Ich habe ein kleines Problem mit meinem Vispas:

Ich habe im Januar meinen Vispas bei meinem Angelzubehördealer bestellt und dabei meine derzeitige Adresse in Bielefeld angegeben (um den Schein in Kartenform per Post zu erhalten). Der Vorgang hat sich in die Länge gezogen. Bis ende März habe ich diese Karte nicht bekommen. Seit April lebe ich ich nun in Stuttgart und komme nur alle paar Wochen dazu in den Niederlanden zu angeln. 
Gerade habe ich noche einmal in meinem Angeshop angerufen und gesagt, dass ich die Karte bis heute nicht bekommen habe und das sich meine Anschrift geändert hat. Ich bekomme jetzt die Karte an meine aktuelle Adresse zugeschickt. 

Lange Rede kurzer Sinn:
Bis die Karte ankommt dauert es wohl noch etwas. Für das übernächste Wochenende habe ich mich allerdings mit einem Freund zum Angeln an der Ijssel verabredet (seit langem mal wieder). Aber mit dem Übergangsschein darf ich nicht mehr angeln (Strafe 160€ laut Angelshop). 

Sieht hier irgendwer eine Möglichkeit, wie ich in den kommenden 1 1/2 Wochen noch zu einem gültigen Vispas kommen kann, damit ich an die Ijssel zum angeln darf? Ich meine ich habe ja schon alles bezahlt. mir fehlt halt nur die Karte. Gibt es nicht noch einen Übergangsschein etc. den man bekommen kann z.B. wenn man sich direkt an den Angelverein wendet dem man durch den Vispas beigetreten ist? 

Ich würde mich freuen, wenn es eine Lösung für dieses Problem gibt. 

Viele Grüße aus Stuttgart

Thomas 

P.S. ich weiß, ich hätte mich eher darum kümmern müssen, aber weil ich das letzte halbe jahr so viel um die hacken hatte und eh nicht zum angeln gekommen bin, bin ich nicht dazu gekomen.
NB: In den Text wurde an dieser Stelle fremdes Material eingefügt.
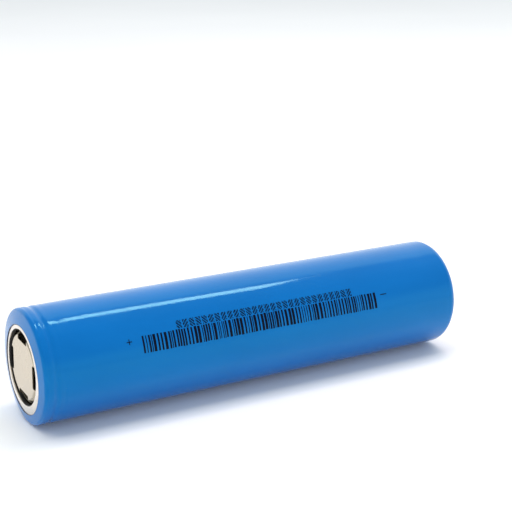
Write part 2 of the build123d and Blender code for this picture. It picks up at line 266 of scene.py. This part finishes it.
# Each slot's material: its maker, its name, and the colours and roughness given to the maker.
NODE_MATERIALS = {
    "nickel_plated_steel": (
        nickel_material, "nickel_steel", (0.58, 0.505, 0.39), (0.53, 0.46, 0.355)
    ),
    "nickel_plated_copper": (
        nickel_material, "nickel_copper", (0.72, 0.69, 0.62), (0.66, 0.62, 0.55)
    ),
    "aluminium_sheet": (
        sheet_metal_material, "aluminium_sheet", (0.74, 0.75, 0.76), (0.66, 0.67, 0.68), 0.35
    ),
    "aluminium_foil": (
        sheet_metal_material, "aluminium_foil", (0.83, 0.84, 0.85), (0.77, 0.78, 0.79), 0.2
    ),
    "copper_foil": (
        sheet_metal_material, "copper_foil", (0.83, 0.46, 0.28), (0.72, 0.37, 0.21), 0.22
    ),
    "black_plastic": (
        moulded_material, "black_plastic", (0.004, 0.004, 0.0035), (0.002, 0.002, 0.002), 0.6
    ),
    "white_plastic": (
        moulded_material, "white_plastic", (0.78, 0.78, 0.75), (0.7, 0.7, 0.67), 0.4
    ),
    "separator_film": (
        moulded_material, "separator_film", (0.86, 0.86, 0.84), (0.8, 0.8, 0.78), 0.55
    ),
    "cathode_coating": (
        coated_material, "cathode_coating", (0.03, 0.03, 0.033), (0.018, 0.018, 0.02)
    ),
    "anode_coating": (
        coated_material, "anode_coating", (0.014, 0.014, 0.015), (0.006, 0.006, 0.007)
    ),
    "green_tape": (tape_material,),
    "blue_film": (film_material,),
}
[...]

Außerdme habe ich bis April in Bielefeld auf die Karte gewartet


----------



## fishcatcher (15. Juli 2008)

*AW: Probleme mit Vispas*

Hi, geh Dir einfach im VVV (Fremdenverkehrbüro) einen Wochenschein oder wenn es Ihn gibt einen Wochenendschein holen. Das geht auf jeden Fall immer.
Wie ein Tourist eben.

Gruß Fishcatcher


----------



## krauthi (15. Juli 2008)

*AW: Probleme mit Vispas*

es gibt zwei  möglichkeiten
du informierst dich bei deinem angelshop wo du den Vispas bezahlt hast über den verein in dem du jetzt mitglied bist
darüber versuchst du den geschäftführer oder den vorsitzenden zu erreichen und schilderst ihm deine situation vieleicht wird dir dan weiter geholfen 
die andere möglichkeit ist du fährt wie geplant an die Ijssel und gehts dort in einem hengelsportshop einen neuen vispas beantragen 
kostet dan zwar wieder aber immerhin noch billiger als erwischt zu werden 

gruß Krauthi


----------



## krauthi (15. Juli 2008)

*AW: Probleme mit Vispas*

und ich denke mal der möchtegernhollandpapst wird sich noch dazu melden :q


----------



## Thoma (15. Juli 2008)

*AW: Probleme mit Vispas*

@ krauthi: ja das mit dem nochmal kaufen habe ich auch schon überlegt, aber ist halt viel kohle für nen studenten...mal s ehen

@fishcatcher: gibt es diese Wochenend/Wochenscheine?!??1 Ich dachte die wären abgeschaft worden etc. 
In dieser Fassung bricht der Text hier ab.